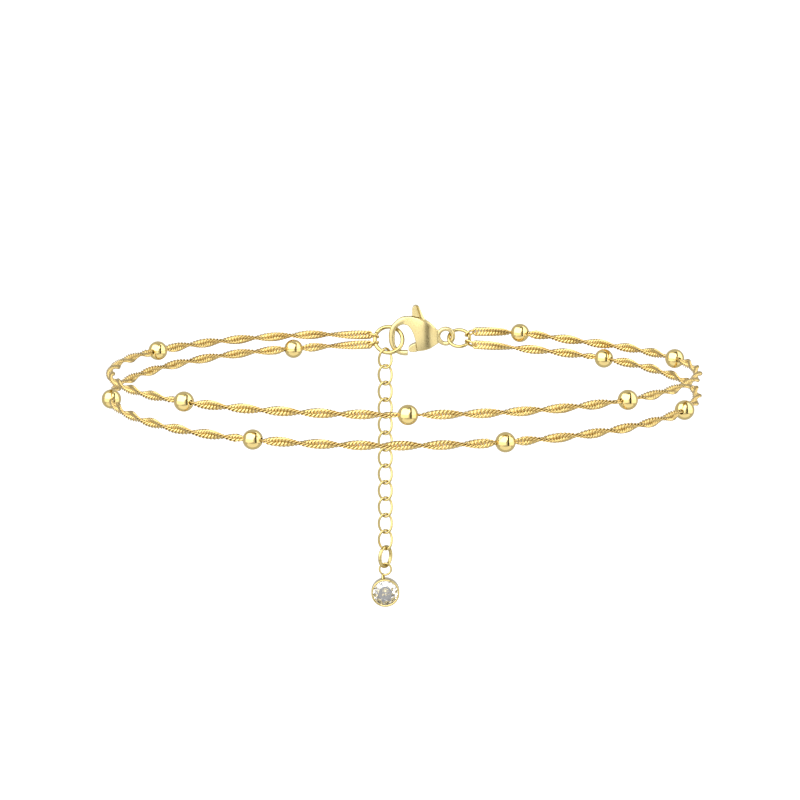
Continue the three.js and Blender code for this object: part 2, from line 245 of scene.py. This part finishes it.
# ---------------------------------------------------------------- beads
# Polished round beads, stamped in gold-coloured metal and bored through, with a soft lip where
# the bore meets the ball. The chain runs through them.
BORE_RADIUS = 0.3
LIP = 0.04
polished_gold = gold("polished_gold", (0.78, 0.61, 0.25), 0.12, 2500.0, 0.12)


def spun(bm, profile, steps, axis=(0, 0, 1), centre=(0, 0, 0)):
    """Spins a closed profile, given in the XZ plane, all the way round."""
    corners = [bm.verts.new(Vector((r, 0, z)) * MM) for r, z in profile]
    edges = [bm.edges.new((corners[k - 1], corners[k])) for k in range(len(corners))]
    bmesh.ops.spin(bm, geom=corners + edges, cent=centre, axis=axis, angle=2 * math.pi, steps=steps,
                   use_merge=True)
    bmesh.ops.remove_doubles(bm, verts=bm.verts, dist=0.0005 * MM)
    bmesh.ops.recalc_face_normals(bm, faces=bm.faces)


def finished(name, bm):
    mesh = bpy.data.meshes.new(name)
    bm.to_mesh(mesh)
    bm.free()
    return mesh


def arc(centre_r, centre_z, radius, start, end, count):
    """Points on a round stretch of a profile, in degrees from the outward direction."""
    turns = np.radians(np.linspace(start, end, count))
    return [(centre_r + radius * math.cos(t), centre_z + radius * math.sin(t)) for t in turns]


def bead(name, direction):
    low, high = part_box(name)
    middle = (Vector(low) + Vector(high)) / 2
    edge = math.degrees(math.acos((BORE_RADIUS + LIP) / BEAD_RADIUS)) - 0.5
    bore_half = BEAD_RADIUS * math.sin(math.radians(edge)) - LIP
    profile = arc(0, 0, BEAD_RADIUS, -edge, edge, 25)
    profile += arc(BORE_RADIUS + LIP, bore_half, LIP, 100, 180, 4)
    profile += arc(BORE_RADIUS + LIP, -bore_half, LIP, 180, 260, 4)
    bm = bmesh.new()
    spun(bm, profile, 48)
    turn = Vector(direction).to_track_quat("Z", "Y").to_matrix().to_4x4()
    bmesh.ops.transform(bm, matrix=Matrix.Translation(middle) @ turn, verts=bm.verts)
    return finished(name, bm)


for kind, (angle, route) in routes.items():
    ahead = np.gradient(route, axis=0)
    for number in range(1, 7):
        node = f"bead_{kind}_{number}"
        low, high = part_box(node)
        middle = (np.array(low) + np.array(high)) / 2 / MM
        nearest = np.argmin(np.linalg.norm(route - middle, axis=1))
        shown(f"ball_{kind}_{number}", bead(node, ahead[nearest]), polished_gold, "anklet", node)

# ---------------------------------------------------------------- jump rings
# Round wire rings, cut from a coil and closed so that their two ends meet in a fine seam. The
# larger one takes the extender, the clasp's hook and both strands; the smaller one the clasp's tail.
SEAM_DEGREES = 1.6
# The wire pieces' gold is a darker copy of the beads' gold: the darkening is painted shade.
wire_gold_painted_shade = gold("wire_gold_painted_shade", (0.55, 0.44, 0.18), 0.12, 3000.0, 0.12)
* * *
Give again, word for word, the lines of the listing, starting at its first line and ending with the line containing "0.12, 2500.0, 0.12)".

§ **Result**
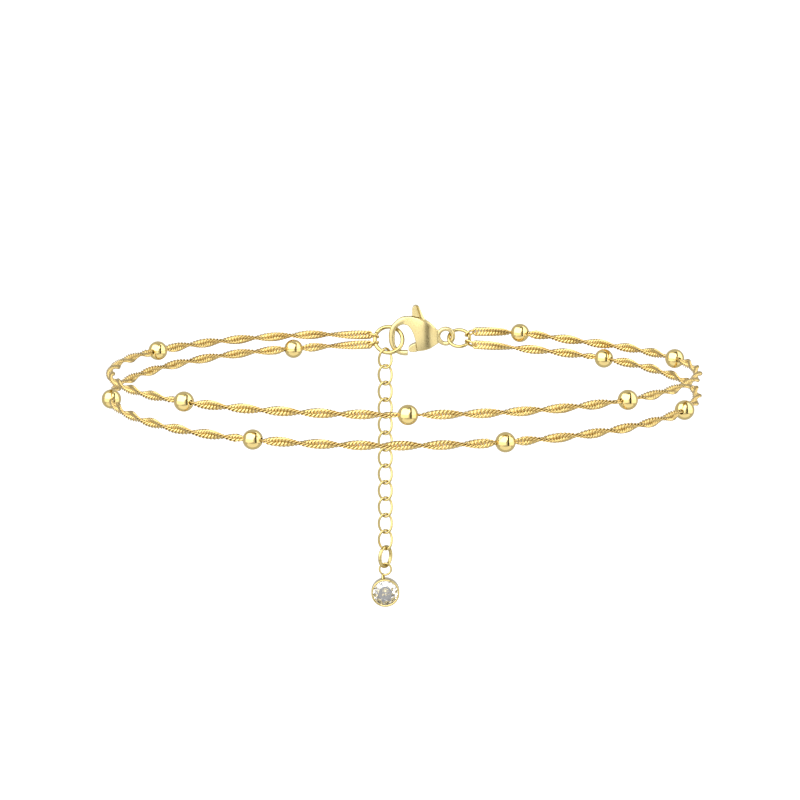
Continue the three.js and Blender code for this object: part 2, from line 245 of scene.py. This part finishes it.
# ---------------------------------------------------------------- beads
# Polished round beads, stamped in gold-coloured metal and bored through, with a soft lip where
# the bore meets the ball. The chain runs through them.
BORE_RADIUS = 0.3
LIP = 0.04
polished_gold = gold("polished_gold", (0.78, 0.61, 0.25), 0.12, 2500.0, 0.12)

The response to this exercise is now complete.